Emotional Affairs, part 2
I got a lot of feedback after last week’s Live on Emotional Affairs. Apparently, that hit home for a lot of people, so I’d like to expand on that a little today. I want to talk more about the hurt partner today.
Being the hurt partner sucks. There are no two ways around it. It just hurts. And the bigger the indiscretion, the greater the pain. You feel hurt, betrayed, angry.
But it’s tricky, right? I’ll explain why in a moment. But right now, let me say that you are not responsible for your partner’s behavior. Never. Ever. You and your partner both have choices, and each is only responsible for his or her own choices. So, the betrayed partner never causes an affair. Again, never. Ever.
I talked last week about how, if you are the wayward spouse, you need to end your emotional affair and start to work on your primary relationship. New relationships or flirty friendships can bolster your ego, but that is a fleeting and sometimes irresponsible way to feel good. You are the one who is responsible for your own self esteem. You need to find ways to feel good about yourself. Learn something new, find a hobby, congratulate yourself for a job well done. Get your depression treated. Speak kindly to yourself. There are a lot of things you can do to that end.
And you are also absolutely responsible for speaking you mind within your relationship. It is your responsibility to bring your authentic self to your relationship. Even when it is difficult, or your partner disagrees, you still have to do it. Keeping silent or turning outside the relationship eventually makes things worse.
But I also want to tell you what wayward spouses tell me, consistently. I will let you in on the secrets that lead to indiscretions. They say, “He listens. I feel like I can tell him anything” or “she makes me feel special” or “It’s so easy with (the affair partner). I feel like I can be myself and I feel like my spouse is so critical.”
Ouch. That, right there, is the tricky part. If you are the betrayed partner, especially if there was a major transgression, the last thing you want to be is loving, forgiving and empathetic. Because you are not the one who stepped out of bounds. You are not the one who broke the rules. You deserve all of the kindness and your partner is the one who needs to be remorseful, who needs to change.
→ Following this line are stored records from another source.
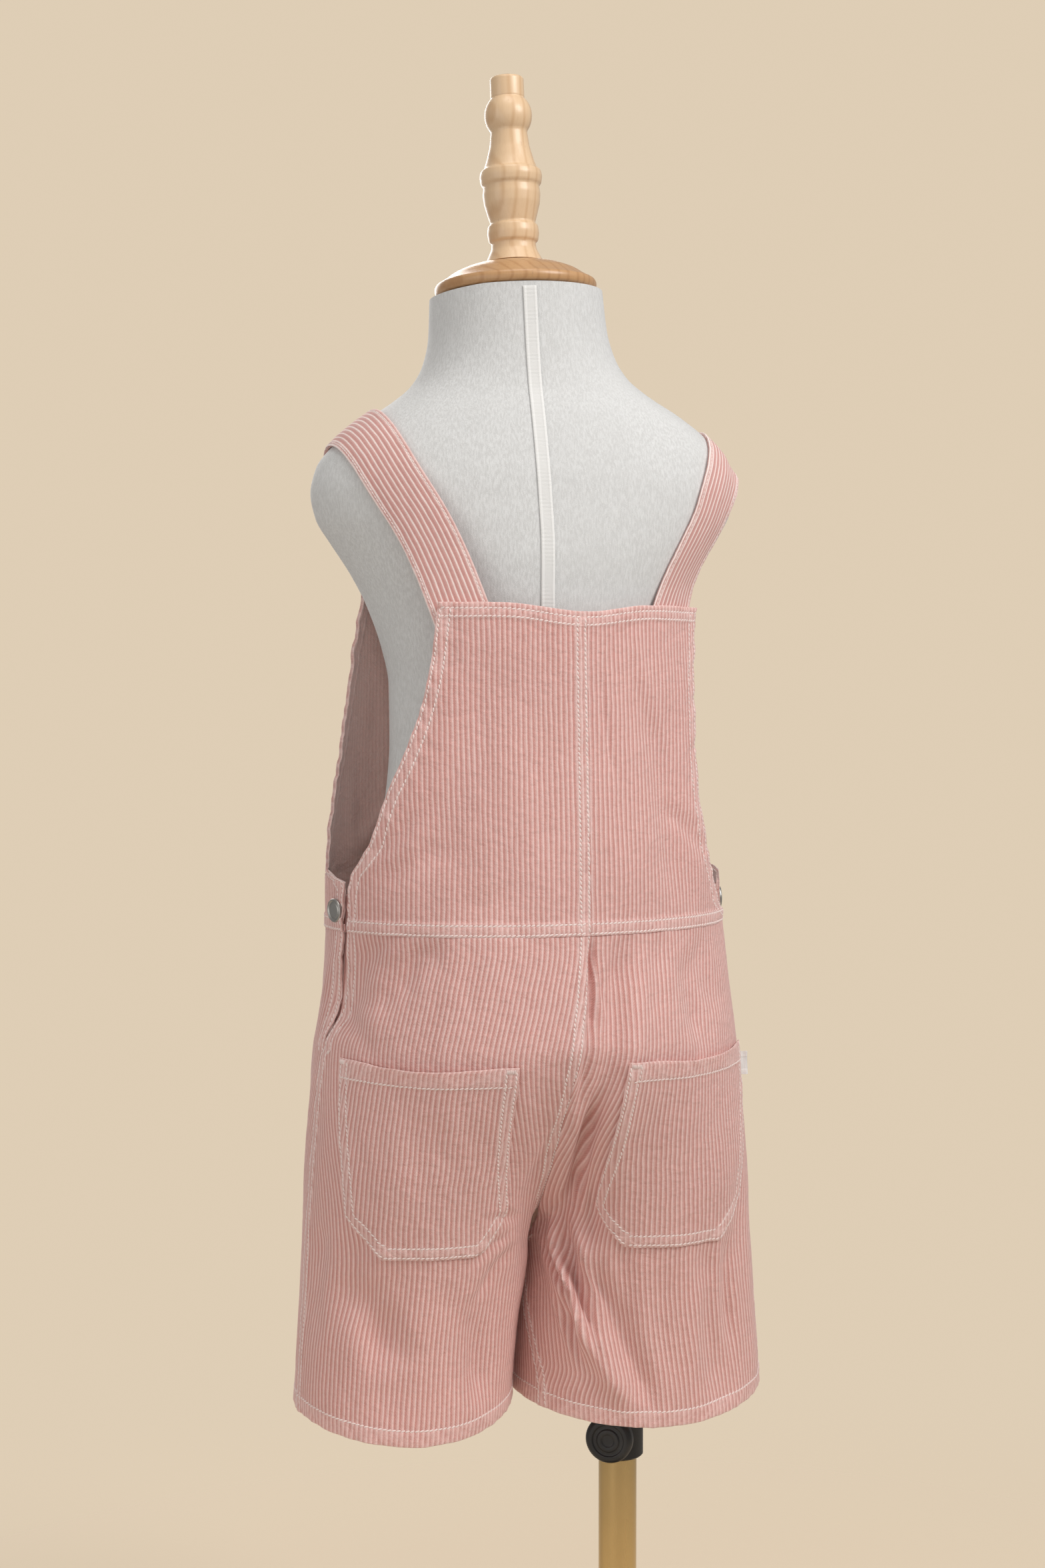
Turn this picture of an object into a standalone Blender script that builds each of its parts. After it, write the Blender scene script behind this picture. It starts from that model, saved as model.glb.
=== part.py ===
"""A child's striped dungaree shorts on a limbless dress form with a turned neck block and a pole stand.

Metres, +Z up. The row's origin is on the floor, on the pole's axis. The garment's front faces -Y, so
the wearer's left is +X. Garment heights are measured from the hem at the side seams.
"""

import math
from collections import namedtuple

import bmesh
import bpy
import numpy as np
from mathutils import Matrix, Vector

# ---------------------------------------------------------------- driving sizes
HEM_HEIGHT = 0.330          # the hem at the side seams, above the floor
GARMENT_AXIS_X = 0.063      # the garment hangs this far to the wearer's left of the pole
SEAM_GAP = 0.0003           # between two pieces that are sewn together
CLOTH = 0.0013              # one layer of striped twill
FOLDED_EDGE = 0.0026        # a turned and stitched edge, two layers

CROTCH = 0.098              # height of the crotch above the hem
WAIST = 0.309               # height of the waist seam
SEAT_START = 0.240          # height where the seat seam leaves the back and runs under
BACK_BIB_TOP = 0.509
FRONT_BIB_TOP = 0.548
HEM_DIP = 0.010             # the hem hangs lower behind than at the sides
HEM_TURN = 0.010            # depth of the turned hem
RIGHT_FLARE = 0.009         # the right leg stands out this much further at its hem
INSEAM_TURN = 28.0          # degrees that the right leg's inseam has swung towards the back at the hem

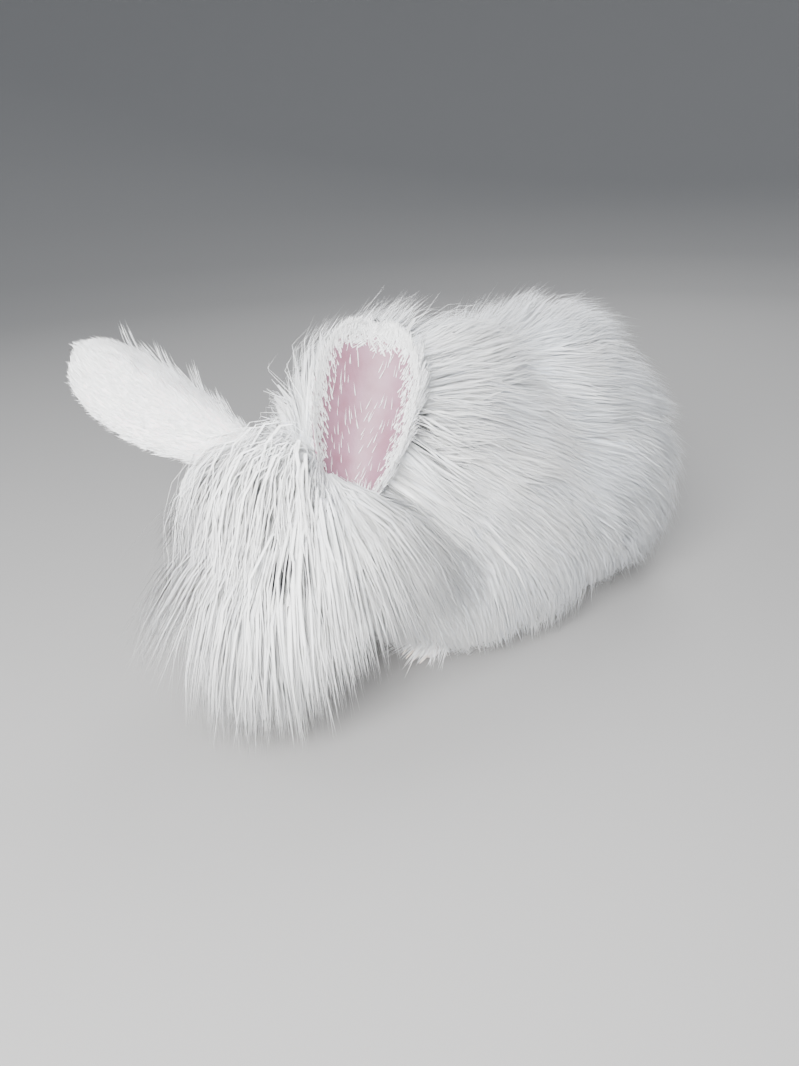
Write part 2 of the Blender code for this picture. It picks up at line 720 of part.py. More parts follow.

And I agree with that, 100%. Except that, eventually, that is just not effective. At some point, usually both people need to change. And that seems not fair at all. It’s like this giant double whammy. First, you get hit in the head and punched in the gut and now I’m telling you that you have to learn how to be more agile, so you don’t get hit again. Not fair!
No, it’s not very fair. It’s not. The whole situation is not fair. Either you both stay the same, which is a lose-lose. Or you both have to change. If both of you change, the change frequently becomes a win-win. But, let’s be honest, when you are angry, hurt and betrayed by your partner, the last thing you want is for your partner to win. Because, even if you get to “win” too, it feels like a loss.
But, when you are ready, you really need to take a look at yourself too. It’s not easy. You have to give up being 100% right and who wants to do that? But I hope that you will because the prize is worth it. The prize is a way better relationship than you had before.
So, if you are ready, here are the two biggest things I think you should look to evaluate and possibly improve.
- Although, you are not responsible for your partner’s self-esteem, you can honestly ask yourself, “How critical am I?” Do I appreciate what my partner brings to the table or am I always finding fault?” If you are critical, make a concerted effort to be less so. And when you do need to lodge a complaint, do it about the behavior, not the person. Tell your partner you are angry because you wanted him to do the dishes, don’t call him thoughtless and lazy.
- And secondly, be a good listener. Strive to understand your partner’s point of view. Mathematician and psychologist, Anatol Rapoport developed rules for a good discourse. One of them is that you should attempt to re-express your opponent’s position so clearly, vividly, and fairly that your target says, “Thanks, I wish I’d thought of putting it that way.” That’s the kind of listener you should strive to be. You don’t have to agree with your partner, but your partner needs to be able to feel like you understand it from his or her point of view.
So, if you are the hurt partner, I’m sorry. It sucks. It’s not fair and you are definitely not responsible for your partners indiscretions. But you are responsible for the self that you bring to the relationship. So, when you are ready, take a look at yourself. Be gentle, it’s not easy. But, if you are willing to change, it’s possible that you could have an amazing win-win relationship on your hands.